The physical channels are time sliced into a number of independent logical channels called virtual channels (VCs). VCs provide multiple independent paths to route packets, however they are time-multiplexed on the physical channels. A virtual channel holds the state needed to coordinate the handling of the flits of a packet over a channel. At a minimum, this state identifies the output channel of the current node for the next hop of the route and the state of the virtual channel (idle, waiting for resources, or active). The virtual channel may also include pointers to the flits of the packet that are buffered on the current node and the number of flit buffers available on the next node.
The term “wormhole” plays on the way messages are transmitted over the channels: the output port at the next router can be so short that received data can be translated in the head flit before the full message arrives. This allows the router to quickly set up the route upon arrival of the head flit and then opt out from the rest of the conversation. Since a message is transmitted flit by flit, the message may occupy several flit buffers along its path at different routers, creating a worm-like image.
Based upon the traffic between various end points, and the routes and physical networks that are used for various messages, different physical channels of the NoC interconnect may experience different levels of load and congestion. The capacity of various physical channels of a NoC interconnect is determined by the width of the channel (number of physical wires) and the clock frequency at which it is operating. Various channels of the NoC may operate at different clock frequencies. However, all channels are equal in width or number of physical wires. This width can be determined based on the most loaded channel and the clock frequency of various channels.

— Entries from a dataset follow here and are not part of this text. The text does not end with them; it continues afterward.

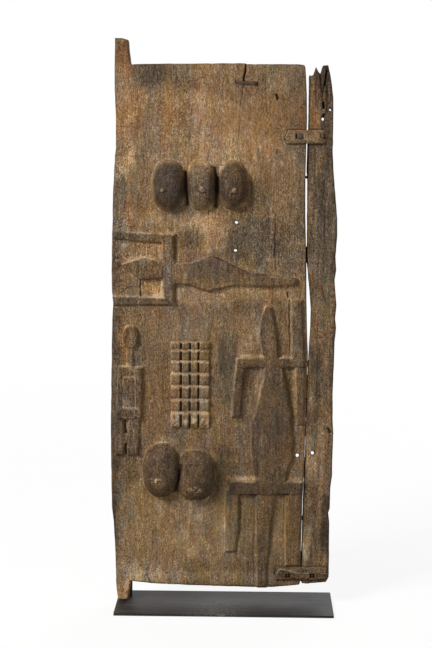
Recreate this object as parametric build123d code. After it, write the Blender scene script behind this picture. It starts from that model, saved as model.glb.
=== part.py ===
from build123d import *
import os

# Carved granary door on a steel display stand, in millimetres.
# +X runs to the right seen from the front, +Y to the back, +Z up.
# The origin is the middle of the stand's footprint, on the ground.
# The ground of the carved face lies in the plane Y = 0.

# ---------------------------------------------------------------- driving dimensions

PLANK_THICKNESS = 34.0
SIDE_PLANK_THICKNESS = 32.0

RELIEF_LOW = 7.0
RELIEF_MID = 9.0
RELIEF_HIGH = 12.0
UPPER_BREAST_PROUD = 40.0
LOWER_BREAST_PROUD = 27.0
NIPPLE_RADIUS = 6.5

BORE_RADIUS = 4.5
LOCK_BORE_RADIUS = 4.8

DOWEL_RADIUS = 3.5
DOWEL_LENGTH = 84.0
DOWEL_DEPTH = 17.0
DOWEL_CLEARANCE = 0.1

CLEAT_PROUD = 8.0
CLEAT_SEAT = 6.0

STAPLE_BAR = 5.0
STAPLE_CLEARANCE = 0.2

PLATE_WIDTH = 580.0
PLATE_DEPTH = 200.0
PLATE_THICKNESS = 6.35
PLATE_CENTRE_X = 5.5

PAD_RADIUS = 15.0
PAD_THICKNESS = 1.5
PAD_INSET = 22.0

POST_RADIUS = 12.7
POST_X = -258.5
POST_TOP = 1160.0
RUNNING_CLEARANCE = 0.05

BRACKET_PLATE = 4.0
BRACKET_HEIGHT = 40.0
BRACKET_LEFT = -280.0
BRACKET_RIGHT = -110.0
EYE_RADIUS = 18.0
UPPER_BRACKET_Z = 1118.0
LOWER_BRACKET_Z = 300.0
FORK_REACH = 11.0

COLLAR_RADIUS = 16.3
COLLAR_HEIGHT = 18.0
COLLAR_PIN_RADIUS = 2.5
WASHER_RADIUS = 16.3
WASHER_THICKNESS = 2.0

SCREW_X = (-226.0, -180.0, -130.0)
SCREW_RADIUS = 2.5
SCREW_HEAD_RADIUS = 4.8
SCREW_LENGTH = 26.0

POST_SCREW_RADIUS = 5.0
POST_SCREW_HEAD_RADIUS = 9.5
POST_SCREW_HEAD = 5.0
POST_SCREW_LENGTH = 34.0

# ---------------------------------------------------------------- worked-out places

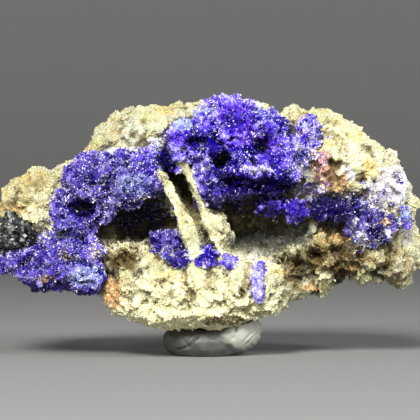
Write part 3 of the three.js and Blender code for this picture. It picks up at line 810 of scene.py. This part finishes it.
# Hollows in the crusts as (x, z, half width, half height, depth); a negative depth is a ledge
CRUST_HOLLOWS = (
    (1.55, 24.8, 1.25, 1.2, 3.8), (6.5, 26.6, 1, 0.95, 2.2), (6.3, 28.5, 0.5, 0.5, 1.4),
    (1, 27, 0.8, 0.4, 2), (-1.5, 27.1, 1.2, 0.55, 2), (5.3, 24.5, 0.45, 0.5, 1.6),
    (9.2, 22.2, 0.9, 0.8, 1.2), (2.8, 22.3, 1.7, 0.8, 2), (7, 21.6, 2.8, 0.7, 2),
    (6.2, 23.4, 2.3, 0.5, -0.9), (-5.5, 24.2, 0.65, 2.6, 6), (-15.7, 18.8, 1.6, 1.1, 2.8),
    (-12.9, 21.4, 0.3, 0.9, 1.4), (-12.2, 21.9, 0.25, 1.2, 1.4), (-11.4, 22.3, 0.25, 1.1, 1.2),
    (-17.6, 21.6, 0.6, 0.5, 1.2), (-9.4, 19.2, 0.6, 0.4, 1.2), (-17.4, 12.6, 0.7, 0.5, 1.4),
    (-22.4, 12.2, 0.9, 0.4, 1.2), (18.6, 18.2, 0.6, 0.6, 1.4), (20.8, 15.2, 0.6, 0.5, 1.2),
)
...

Aspects of the example implementations may include a method, involving determining and/or adjusting a width for each of a plurality of channels in a network on chip (NoC) based on at least one performance objective for the each of the plurality of channels or a maximum data flow of the each of the plurality of channels, such that at least one of the plurality of channels has a different width than at least another one of the plurality of channels.
Additional aspects of the example implementations may further include a computer readable storage medium storing instructions for executing a process, involving determining and/or adjusting a width for each of a plurality of channels in a network on chip (NoC) based on at least one performance objective for the each of the plurality of channels or a maximum data flow of the each of the plurality of channels, such that at least one of the plurality of channels has a different width than at least another one of the plurality of channels.
Additional aspects of the example implementations may further include a system, which includes a width adjustment module configured to determine and/or adjust a width for each of a plurality of channels in a network on chip (NoC) based on at least one performance objective for the each of the plurality of channels or a maximum data flow of the each of the plurality of channels, such that at least one of the plurality of channels has a different width than at least another one of the plurality of channels.
a) and 1(b) illustrate examples of Bidirectional ring and 2D Mesh NoC Topologies.
a) and 3(b) illustrates an example of a ring and 2D mesh NoC with asymmetric channel widths/sizes as indicated by the link widths, in accordance with an example implementation.
Complex traffic profiles in a SoC can create uneven load on various channels of the interconnect that connects various components of the SoC. Example embodiments described herein are based on the concept of constructing interconnect with heterogeneous channel capacities (number of wires) for a specified inter-block communication pattern in the system. An example process of the automatic construction of the NoC interconnect is also disclosed.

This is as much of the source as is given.